● **Aim of the task**: Within the data that follows, set down exactly the lines from the one containing "return Part.makeLoft(sections, True, False).cut(bowl_space())" through the one containing "obj.parent = empty", both ends included.

● **Supplied information**:
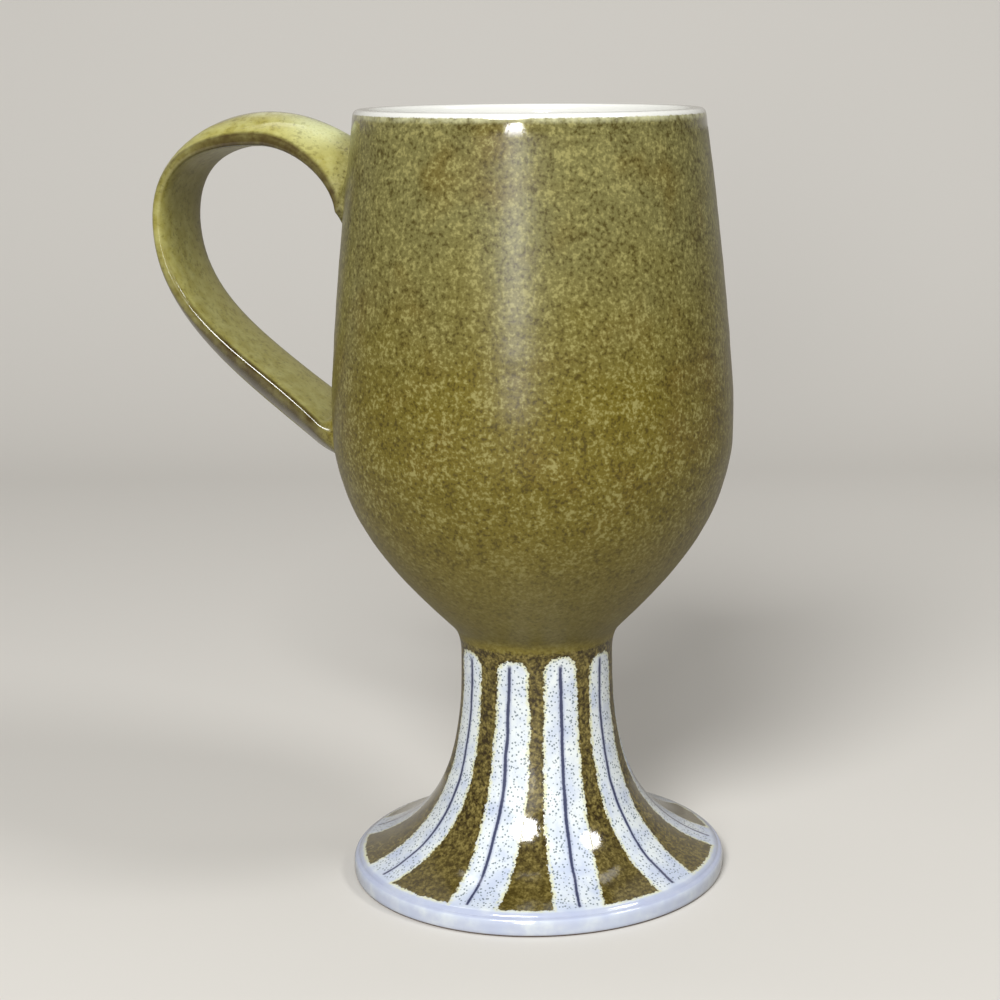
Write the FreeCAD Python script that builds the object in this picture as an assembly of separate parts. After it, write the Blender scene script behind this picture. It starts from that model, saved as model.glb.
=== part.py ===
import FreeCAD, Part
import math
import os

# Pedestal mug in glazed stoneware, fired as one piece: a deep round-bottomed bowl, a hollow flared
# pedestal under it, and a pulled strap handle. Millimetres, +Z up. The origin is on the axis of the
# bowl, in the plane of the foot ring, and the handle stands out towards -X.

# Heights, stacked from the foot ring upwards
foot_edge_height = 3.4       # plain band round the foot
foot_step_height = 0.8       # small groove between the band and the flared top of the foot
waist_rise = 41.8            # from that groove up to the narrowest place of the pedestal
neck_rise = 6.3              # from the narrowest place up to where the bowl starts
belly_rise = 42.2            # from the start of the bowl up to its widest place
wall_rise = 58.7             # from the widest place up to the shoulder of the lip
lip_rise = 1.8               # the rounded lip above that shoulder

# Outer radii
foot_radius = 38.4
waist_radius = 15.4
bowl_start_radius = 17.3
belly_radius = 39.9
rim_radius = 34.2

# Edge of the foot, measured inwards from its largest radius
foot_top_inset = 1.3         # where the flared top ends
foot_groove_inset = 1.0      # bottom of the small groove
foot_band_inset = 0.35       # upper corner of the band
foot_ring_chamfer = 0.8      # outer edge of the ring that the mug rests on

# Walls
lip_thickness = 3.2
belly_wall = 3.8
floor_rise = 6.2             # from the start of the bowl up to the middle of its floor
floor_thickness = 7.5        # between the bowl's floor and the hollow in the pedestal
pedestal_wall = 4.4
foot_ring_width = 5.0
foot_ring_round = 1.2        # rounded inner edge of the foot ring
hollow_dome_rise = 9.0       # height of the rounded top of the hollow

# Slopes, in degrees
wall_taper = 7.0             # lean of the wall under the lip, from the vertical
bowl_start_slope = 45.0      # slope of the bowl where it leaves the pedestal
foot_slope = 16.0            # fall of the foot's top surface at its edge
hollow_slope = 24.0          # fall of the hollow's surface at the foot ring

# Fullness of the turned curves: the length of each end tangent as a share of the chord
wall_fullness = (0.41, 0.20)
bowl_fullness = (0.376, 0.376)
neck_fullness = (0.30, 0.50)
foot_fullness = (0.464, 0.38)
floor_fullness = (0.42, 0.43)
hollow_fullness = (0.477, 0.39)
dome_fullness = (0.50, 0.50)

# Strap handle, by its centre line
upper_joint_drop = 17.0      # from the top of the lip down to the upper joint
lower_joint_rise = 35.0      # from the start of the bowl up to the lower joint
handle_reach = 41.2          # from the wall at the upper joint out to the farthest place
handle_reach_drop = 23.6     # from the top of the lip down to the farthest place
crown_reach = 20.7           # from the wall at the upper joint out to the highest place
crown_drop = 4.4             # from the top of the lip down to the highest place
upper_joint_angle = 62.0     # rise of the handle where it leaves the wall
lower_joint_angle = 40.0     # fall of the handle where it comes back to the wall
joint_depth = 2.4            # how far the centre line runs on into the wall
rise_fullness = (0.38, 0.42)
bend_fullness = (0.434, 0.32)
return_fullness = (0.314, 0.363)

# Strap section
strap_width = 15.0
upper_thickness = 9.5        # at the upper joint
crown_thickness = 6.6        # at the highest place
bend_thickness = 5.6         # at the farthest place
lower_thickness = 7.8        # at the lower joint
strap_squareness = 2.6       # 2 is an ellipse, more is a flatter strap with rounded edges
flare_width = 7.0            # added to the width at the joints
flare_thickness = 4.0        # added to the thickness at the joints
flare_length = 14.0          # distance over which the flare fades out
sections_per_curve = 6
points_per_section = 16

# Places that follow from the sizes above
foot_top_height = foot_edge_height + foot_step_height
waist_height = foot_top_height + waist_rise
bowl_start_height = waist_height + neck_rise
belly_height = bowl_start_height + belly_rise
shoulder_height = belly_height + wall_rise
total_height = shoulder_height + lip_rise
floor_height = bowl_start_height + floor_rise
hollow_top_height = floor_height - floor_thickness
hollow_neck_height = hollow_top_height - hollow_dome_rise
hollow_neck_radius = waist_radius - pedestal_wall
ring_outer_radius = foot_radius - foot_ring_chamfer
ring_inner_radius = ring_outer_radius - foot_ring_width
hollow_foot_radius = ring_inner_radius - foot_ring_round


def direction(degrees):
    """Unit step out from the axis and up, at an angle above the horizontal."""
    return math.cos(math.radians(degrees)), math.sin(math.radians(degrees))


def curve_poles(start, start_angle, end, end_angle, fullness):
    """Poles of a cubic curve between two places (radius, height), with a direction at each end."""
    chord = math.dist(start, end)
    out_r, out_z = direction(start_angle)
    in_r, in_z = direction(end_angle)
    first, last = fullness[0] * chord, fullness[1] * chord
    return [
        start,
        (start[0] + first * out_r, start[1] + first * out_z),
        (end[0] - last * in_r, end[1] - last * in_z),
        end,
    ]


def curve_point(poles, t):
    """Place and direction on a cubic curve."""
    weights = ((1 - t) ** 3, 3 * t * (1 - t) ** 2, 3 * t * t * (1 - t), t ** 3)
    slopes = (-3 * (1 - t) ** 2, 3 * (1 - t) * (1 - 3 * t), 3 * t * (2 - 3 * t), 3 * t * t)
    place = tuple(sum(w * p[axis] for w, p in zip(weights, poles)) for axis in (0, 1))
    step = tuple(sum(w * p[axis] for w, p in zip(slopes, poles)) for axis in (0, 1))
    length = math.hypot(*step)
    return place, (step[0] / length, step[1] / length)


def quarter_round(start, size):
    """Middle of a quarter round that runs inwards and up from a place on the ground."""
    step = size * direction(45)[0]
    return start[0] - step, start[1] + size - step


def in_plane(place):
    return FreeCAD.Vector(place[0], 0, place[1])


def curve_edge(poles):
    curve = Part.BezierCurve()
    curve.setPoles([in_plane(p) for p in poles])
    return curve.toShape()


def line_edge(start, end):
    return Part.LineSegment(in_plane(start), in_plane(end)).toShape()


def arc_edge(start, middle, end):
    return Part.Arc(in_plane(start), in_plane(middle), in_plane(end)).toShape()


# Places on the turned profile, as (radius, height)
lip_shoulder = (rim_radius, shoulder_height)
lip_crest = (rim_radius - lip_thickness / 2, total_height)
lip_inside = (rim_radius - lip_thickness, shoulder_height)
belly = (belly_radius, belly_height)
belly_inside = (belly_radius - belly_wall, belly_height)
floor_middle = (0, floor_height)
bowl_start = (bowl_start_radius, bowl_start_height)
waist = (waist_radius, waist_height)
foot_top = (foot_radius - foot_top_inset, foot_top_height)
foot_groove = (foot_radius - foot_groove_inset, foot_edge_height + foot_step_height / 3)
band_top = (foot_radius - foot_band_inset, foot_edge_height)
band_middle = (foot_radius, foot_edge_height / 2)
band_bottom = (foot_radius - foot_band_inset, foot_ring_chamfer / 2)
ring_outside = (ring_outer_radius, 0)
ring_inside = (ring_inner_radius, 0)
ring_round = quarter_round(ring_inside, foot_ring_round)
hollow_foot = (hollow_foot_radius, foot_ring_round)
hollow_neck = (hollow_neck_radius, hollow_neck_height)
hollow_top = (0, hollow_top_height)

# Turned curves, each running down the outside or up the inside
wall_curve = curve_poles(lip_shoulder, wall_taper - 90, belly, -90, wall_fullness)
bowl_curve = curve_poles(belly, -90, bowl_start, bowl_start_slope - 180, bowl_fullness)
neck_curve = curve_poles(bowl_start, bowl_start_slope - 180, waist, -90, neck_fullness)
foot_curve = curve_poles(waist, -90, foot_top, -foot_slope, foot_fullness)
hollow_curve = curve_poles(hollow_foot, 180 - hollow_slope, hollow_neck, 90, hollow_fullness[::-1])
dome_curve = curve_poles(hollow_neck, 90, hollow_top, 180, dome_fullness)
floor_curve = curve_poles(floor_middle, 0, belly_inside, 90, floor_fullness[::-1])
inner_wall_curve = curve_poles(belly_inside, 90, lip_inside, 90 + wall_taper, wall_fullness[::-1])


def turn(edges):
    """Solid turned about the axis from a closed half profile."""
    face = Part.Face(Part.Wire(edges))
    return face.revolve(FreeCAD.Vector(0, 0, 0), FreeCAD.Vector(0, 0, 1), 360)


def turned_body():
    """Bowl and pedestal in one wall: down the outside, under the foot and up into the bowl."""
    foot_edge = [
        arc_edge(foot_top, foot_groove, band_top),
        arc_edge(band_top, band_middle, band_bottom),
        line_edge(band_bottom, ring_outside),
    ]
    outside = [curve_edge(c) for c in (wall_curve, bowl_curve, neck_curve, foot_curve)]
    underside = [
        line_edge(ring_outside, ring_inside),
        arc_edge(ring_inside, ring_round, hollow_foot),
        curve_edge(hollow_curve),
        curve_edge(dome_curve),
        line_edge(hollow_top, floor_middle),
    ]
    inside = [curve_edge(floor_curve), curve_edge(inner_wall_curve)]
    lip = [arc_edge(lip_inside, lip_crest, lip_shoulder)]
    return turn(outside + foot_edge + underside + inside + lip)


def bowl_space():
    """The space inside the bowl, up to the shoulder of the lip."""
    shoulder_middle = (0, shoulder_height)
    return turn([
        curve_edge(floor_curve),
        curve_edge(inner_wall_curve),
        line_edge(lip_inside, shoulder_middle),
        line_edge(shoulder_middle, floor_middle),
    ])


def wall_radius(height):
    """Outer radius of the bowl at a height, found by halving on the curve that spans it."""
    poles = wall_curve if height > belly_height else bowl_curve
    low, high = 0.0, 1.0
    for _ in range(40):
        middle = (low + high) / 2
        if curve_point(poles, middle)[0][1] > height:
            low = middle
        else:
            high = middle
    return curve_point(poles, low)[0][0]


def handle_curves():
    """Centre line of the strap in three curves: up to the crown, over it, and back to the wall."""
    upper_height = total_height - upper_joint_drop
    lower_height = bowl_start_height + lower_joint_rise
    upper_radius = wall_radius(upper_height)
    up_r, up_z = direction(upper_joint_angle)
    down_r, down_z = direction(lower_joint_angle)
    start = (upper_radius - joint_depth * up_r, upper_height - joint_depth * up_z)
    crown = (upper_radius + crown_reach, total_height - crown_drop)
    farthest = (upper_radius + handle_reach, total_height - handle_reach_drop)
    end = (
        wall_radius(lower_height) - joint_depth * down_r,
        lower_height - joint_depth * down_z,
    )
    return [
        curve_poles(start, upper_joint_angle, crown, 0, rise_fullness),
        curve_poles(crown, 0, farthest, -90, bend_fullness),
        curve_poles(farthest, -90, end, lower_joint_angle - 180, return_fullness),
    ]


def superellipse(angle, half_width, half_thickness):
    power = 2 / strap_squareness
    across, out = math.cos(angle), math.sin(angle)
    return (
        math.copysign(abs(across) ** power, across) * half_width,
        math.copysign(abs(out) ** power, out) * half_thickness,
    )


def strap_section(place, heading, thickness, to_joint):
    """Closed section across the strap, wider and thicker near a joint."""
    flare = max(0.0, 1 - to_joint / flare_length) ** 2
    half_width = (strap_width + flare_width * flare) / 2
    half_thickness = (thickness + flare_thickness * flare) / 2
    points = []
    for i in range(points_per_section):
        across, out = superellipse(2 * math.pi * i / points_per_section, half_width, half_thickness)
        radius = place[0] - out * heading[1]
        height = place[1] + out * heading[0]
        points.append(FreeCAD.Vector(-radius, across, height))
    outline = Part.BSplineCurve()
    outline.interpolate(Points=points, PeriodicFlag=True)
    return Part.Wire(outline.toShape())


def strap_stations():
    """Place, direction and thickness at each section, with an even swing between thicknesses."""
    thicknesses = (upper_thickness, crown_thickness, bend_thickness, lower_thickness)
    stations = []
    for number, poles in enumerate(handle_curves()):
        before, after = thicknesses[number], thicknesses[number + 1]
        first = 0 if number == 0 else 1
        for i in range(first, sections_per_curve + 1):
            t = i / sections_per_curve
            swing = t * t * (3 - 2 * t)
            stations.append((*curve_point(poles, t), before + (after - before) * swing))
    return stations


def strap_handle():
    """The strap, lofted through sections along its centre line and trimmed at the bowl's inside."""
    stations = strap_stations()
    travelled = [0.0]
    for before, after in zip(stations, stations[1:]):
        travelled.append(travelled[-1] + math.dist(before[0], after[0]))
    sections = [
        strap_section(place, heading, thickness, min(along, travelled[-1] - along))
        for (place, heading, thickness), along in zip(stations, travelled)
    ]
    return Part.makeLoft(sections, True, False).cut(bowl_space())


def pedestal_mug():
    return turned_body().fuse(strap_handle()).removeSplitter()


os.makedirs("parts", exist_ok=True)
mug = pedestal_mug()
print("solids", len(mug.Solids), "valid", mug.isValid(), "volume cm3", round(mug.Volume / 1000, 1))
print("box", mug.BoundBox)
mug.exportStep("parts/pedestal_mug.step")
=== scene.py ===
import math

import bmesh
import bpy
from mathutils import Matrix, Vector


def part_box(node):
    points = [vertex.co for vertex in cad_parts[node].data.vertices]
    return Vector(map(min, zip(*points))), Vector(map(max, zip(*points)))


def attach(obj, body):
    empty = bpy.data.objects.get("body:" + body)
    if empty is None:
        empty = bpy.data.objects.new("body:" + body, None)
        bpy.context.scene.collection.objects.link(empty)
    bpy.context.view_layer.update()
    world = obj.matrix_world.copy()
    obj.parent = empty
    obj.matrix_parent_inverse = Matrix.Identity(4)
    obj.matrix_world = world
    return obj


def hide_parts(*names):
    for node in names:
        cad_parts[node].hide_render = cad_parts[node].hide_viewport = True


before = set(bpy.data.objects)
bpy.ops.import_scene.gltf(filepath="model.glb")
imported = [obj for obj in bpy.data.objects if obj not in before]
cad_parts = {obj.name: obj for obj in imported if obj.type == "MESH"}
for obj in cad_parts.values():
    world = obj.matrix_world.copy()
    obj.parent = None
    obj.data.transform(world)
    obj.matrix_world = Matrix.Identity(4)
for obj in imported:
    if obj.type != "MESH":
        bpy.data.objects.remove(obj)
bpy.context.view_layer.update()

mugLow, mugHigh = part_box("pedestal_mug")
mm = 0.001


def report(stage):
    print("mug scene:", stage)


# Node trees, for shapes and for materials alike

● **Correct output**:
    return Part.makeLoft(sections, True, False).cut(bowl_space())


def pedestal_mug():
    return turned_body().fuse(strap_handle()).removeSplitter()


os.makedirs("parts", exist_ok=True)
mug = pedestal_mug()
print("solids", len(mug.Solids), "valid", mug.isValid(), "volume cm3", round(mug.Volume / 1000, 1))
print("box", mug.BoundBox)
mug.exportStep("parts/pedestal_mug.step")
=== scene.py ===
import math

import bmesh
import bpy
from mathutils import Matrix, Vector


def part_box(node):
    points = [vertex.co for vertex in cad_parts[node].data.vertices]
    return Vector(map(min, zip(*points))), Vector(map(max, zip(*points)))


def attach(obj, body):
    empty = bpy.data.objects.get("body:" + body)
    if empty is None:
        empty = bpy.data.objects.new("body:" + body, None)
        bpy.context.scene.collection.objects.link(empty)
    bpy.context.view_layer.update()
    world = obj.matrix_world.copy()
    obj.parent = empty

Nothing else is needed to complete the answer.